Getting one too few divisors

Question

This is a program to count the number of divisors for a number, but it is giving one less divisor than there actually is for that number.

#include <stdio.h>

int i = 20;
int divisor;
int total;

int main()
{
    for (divisor = 1; divisor <= i; divisor++)
    {
        if ((i % divisor == 0) && (i != divisor))
        {
            total = total++;
        }
    }
    printf("%d %d\n", i, total);
    return 0;
}

The number 20 has 6 divisors, but the program says that there are 5 divisors.

Answer 1

&& (i != divisor)

means that 20 won't be considered a divisor. If you want it to be considered, ditch that bit of code, and you'll get the whole set, {1, 2, 4, 5, 10, 20}.

Even if you didn't want the number counted as a divisor, you could still ditch that code and just use < instead of <= in the for statement.

And:

total = total++;

is totally unnecessary. It may even be undefined, I'm just too lazy to check at the moment and it's not important since nobody writes code like that for long :-)

Use either:

total = total + 1;

or (better):

total++;

Answer 2

Divisor counting is perhaps simpler and certainly faster than any of these. The key fact to note is that if p is a divisor of n, then so is n/p. Whenever p is not the square root of n, then you get TWO divisors per division test, not one.

int divcount(int n)
{
    int i, j, count=0;
    for (i=1, j=n; i<j; j = n/++i)
    {
        if (i*j == n)
            count += 2;
    }
    if (i == j && i*j == n)
        ++count;
    return count;
}

That gets the job done with sqrt(n) divisions, and sqrt(n) multiplications. I choose that because, while j=n/i and another j%i can be done with a single division instruction on most CPUs, I haven't seen compilers pick up on that optimization. Since multiplication is single-clock on modern desktop processors, the i*j == n test is much cheaper than a second division.

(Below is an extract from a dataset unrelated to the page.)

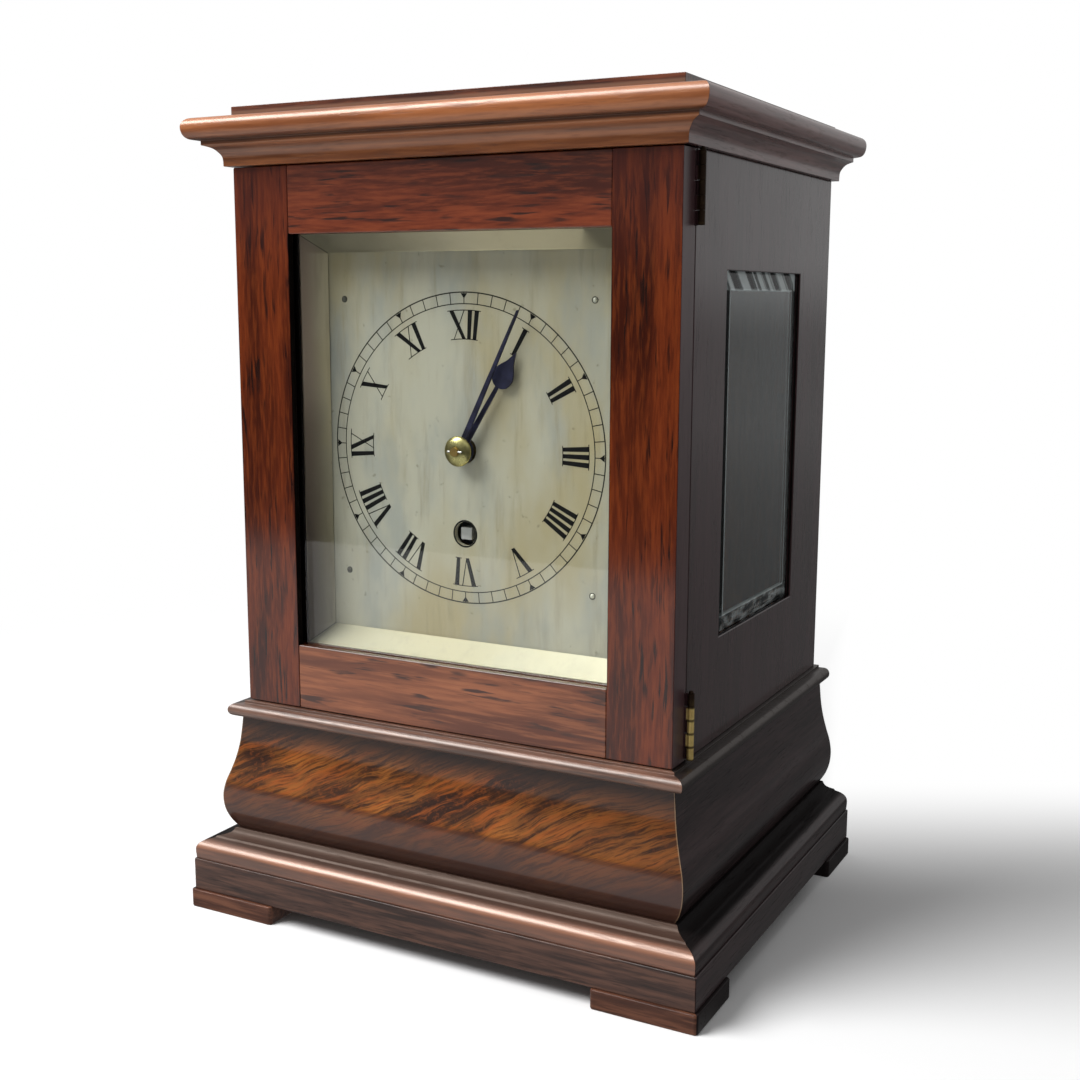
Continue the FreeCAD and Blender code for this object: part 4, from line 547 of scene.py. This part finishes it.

PS: If you need a list of divisors, they come up in the loop as i and j values, and perhaps as the i==j==sqrt(n) value at the end, if n is a square.

Answer 3

You have added an extra check && (i != divisor) as explained in given answer.

Here, I wrote the same program using the prime factorisation. This is quick way to find the number of divisor for large number (reference).

// this function return the number of divisor for n.
// if n = (m^a) (n^b) ... where m, n.. are prime factors of n
// then number of divisor  d(n) = (a+1)*(b+1)..
int divisorcount(int n){

  int divider = 2;
  int limit = n/2;
  int divisorCount = 1;
  int power = 0;

  // loop through i=2...n/2
  while(divider<=limit){
    if(n%divider==0){
      // dividing numper using prime factor
      // (as smallest number devide a number 
      // is it's prime factor) and increase the
      // power term for prime factor.
     power++;
     n/=divider;
    }
    else{
      if(power != 0){
        // use the prime factor count to calculate
        // divisor count.
        divisorCount*=(power+1);
      }
      power = 0;
      divider++;
    // if n become 1 then we have completed the 
    // prime factorization of n.
    if(n==1){
      break;
    }

    }
  }
return divisorCount;
}